"My parents didn't give me life...they gave me a future."


On March 1, 2018 I will have lived well with type 1 diabetes for 52 years. After receiving my 50-year Joslin Medal in 2016, I was enrolled in a closed social network of other medalists. I read a post by a fellow medalist asking the group what our group had in common. What allowed us to survive so long with type 1 diabetes? What helped us to live over a half century with a disease which was expected to dramatically shorten the quality and quantity of our lives?

After all, Joslin Medalists are of different genders, live across the globe, practice different religions, come from different economic groups and cultures.

After a short pause, someone posted “we had good families”. The group unanimously agreed. Tens of thousands of years of collective diabetes experience agreeing in unison. And having a “good family” didn’t necessarily mean having a special genetic advantage. I was adopted. Betty and Jack Ponder submitted the photo above around 1954-55 as part of their application to become adoptive parents. I joined them in the fall of 1956.

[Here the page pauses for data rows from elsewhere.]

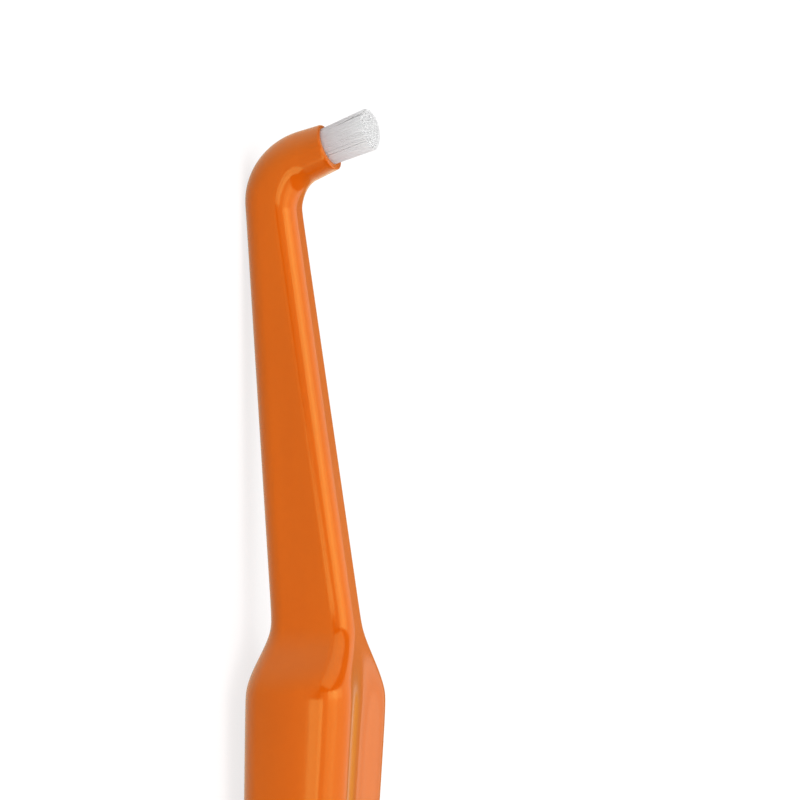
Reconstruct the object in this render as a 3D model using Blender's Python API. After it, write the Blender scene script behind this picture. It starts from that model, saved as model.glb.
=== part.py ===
"""A single tuft toothbrush lying on its back: +X runs to the head, +Z is the tuft's side."""

import math

import bmesh
import bpy
from mathutils import Matrix, Vector, geometry

MM = 0.001

# Handle, measured along its length from the butt
grip_length = 115.6 * MM
shoulder_length = 6.9 * MM
neck_length = 36.9 * MM
butt_plan_length = 7.0 * MM
butt_side_length = 4.2 * MM

# Handle, measured across
grip_width = 14.7 * MM
grip_depth = 10.0 * MM
grip_front_radius = 3.1 * MM
grip_back_radius = 2.6 * MM
grip_back_height = 1.52 * MM
crowned_front_radius = 2.2 * MM
crowned_back_radius = 1.9 * MM
side_crown_share = 0.15
crown_start_share = 0.42
crown_full_share = 0.68
neck_root_width = 5.15 * MM
neck_root_depth = 7.76 * MM
neck_root_height = 2.64 * MM
neck_top_width = 4.8 * MM
neck_top_depth = 4.72 * MM
neck_top_height = 0.1 * MM
neck_corner_radius = 1.75 * MM

# Thumb trough in the front of the grip
trough_length = 46.0 * MM
trough_depth = 0.7 * MM
trough_width_share = 0.68
trough_top_share = 0.65
trough_run_in_share = 0.85
trough_run_out_share = 0.55

# Elbow and socketed head
bend_radius = 4.6 * MM
elbow_swell = 0.4 * MM
head_taper = 0.47 * MM
head_straight_length = 2.5 * MM
head_tilt = math.radians(20.5)
lip_back_wall = 0.36 * MM
lip_front_wall = 0.5 * MM
lip_side_wall = 0.68 * MM
lip_edge_radius = 0.15 * MM
head_pinch_share = 0.35
head_pinch_power = 1.5
fullest_corner_share = 0.98

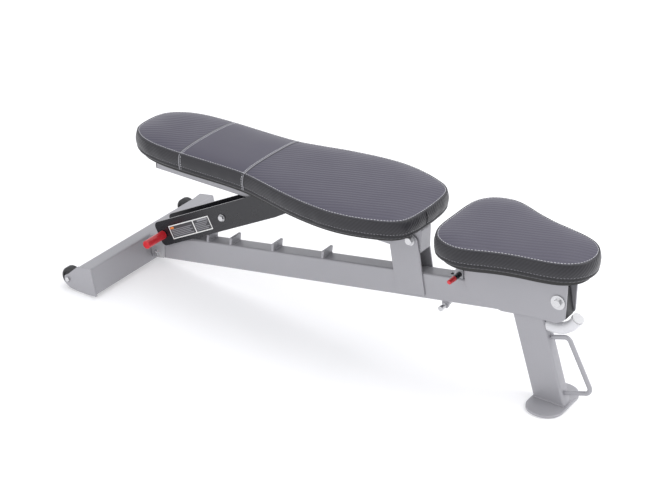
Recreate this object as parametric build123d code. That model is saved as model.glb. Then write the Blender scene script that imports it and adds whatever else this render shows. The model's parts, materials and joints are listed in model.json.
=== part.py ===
from build123d import *
from math import sin, cos, tan, radians, atan2, degrees, hypot
import os

# Adjustable flat-to-incline weight bench. Units are millimetres, +Z is up.
# +X runs along the bench towards the seat, and the two sides are mirror images across Y = 0.
# The floor is Z = 0. Side views below are drawn with x = 0 at the crossbar's front lower edge,
# and every part is moved by -CENTRE_X at the end, so X = 0 is the middle of the bench's length.

os.makedirs("parts", exist_ok=True)

# ---- driving dimensions -------------------------------------------------------------------
CENTRE_X = 620.55

BEAM_TILT = 10.3          # degrees the main beam rises towards the seat
BEAM_WIDTH = 46.0
BEAM_DEPTH = 72.0
BEAM_END = 1314.0         # length of the beam from the crossbar's front face
TUBE_WALL = 3.0

CROSS_WIDTH = 50.0        # front to rear
CROSS_DEPTH = 80.0
CROSS_HALF = 266.5        # half length of the tube, without its end plates
END_PLATE = 5.0
CROSS_LIFT = 12.0         # height of the crossbar's front lower edge
BEAM_STEP = 9.5           # the beam's underside sits this far above the crossbar's

WHEEL_X = -100.0
WHEEL_Z = 33.0
WHEEL_RADIUS = 30.0
WHEEL_WIDTH = 24.0
AXLE_RADIUS = 5.0
RUNNING_GAP = 0.05

POST_REAR = 834.0         # along the beam
POST_FRONT = 920.0
PIVOT_ALONG = 898.5       # backrest pivot, along the beam
PIVOT_UP = 162.6          # and above its underside
POST_PLATE = 4.0

RAIL_WIDTH = 44.0
RAIL_DEPTH = 72.0
RAIL_REAR = 27.0

BOARD = 10.0
BACK_PAD = 52.0
SEAT_PAD = 56.0
SEAT_BOARD = 12.0

STRUT_IN = 29.0           # inner face of each strut plate
STRUT_PLATE = 5.0
STRUT_SLOPE = 28.2        # degrees
STRUT_DEPTH = 72.0
ROD_RADIUS = 9.5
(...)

My birth mother made a difficult choice to put me up for adoption. I am grateful for that. My adoptive parents accepted me with unconditional love, and no amount of gratitude can repay that act. That love would manifest in countless ways over my youth and beyond.

My parents didn’t give me life, but they gave me a future.

I often meet parents searching for new drugs, new technologies, or new methodologies to improve the lives of their children with diabetes. There is always a subtext of helping their children live a long and productive life. But as I listen to their stories, I often think about how little my parents possessed to help me. Every day, they boiled a glass syringe barrel and plunger, plus a reusable 25-gauge ¾ inch needle. This allowed them to prepare a single injection of intermediate acting insulin (Lente) daily. My parents checked my urine glucose 1 to 2 times daily. A single page sheet was provided directing us what exchanges I could eat.

My parents NEVER missed a scheduled injection and I NEVER went without a meal or scheduled snack. They simply did what was asked of them. I never heard them complain about what they were doing. To them it was implicit in the parental contract they accepted when they took me into their lives when I was 6 weeks old.

Their caring and concern became embedded inside me. I don’t know why or how it happened. It just did. Love is like that I suppose. My message to parents is simple. Love your children with and without diabetes, do anything for them, and accept them for who they are. Never give up, no matter how dire things may seem sometimes. Don't expect your kids to take on self care duties too soon either. My parents gave me ALL my injections until I left for college. It didn't hold me back one bit.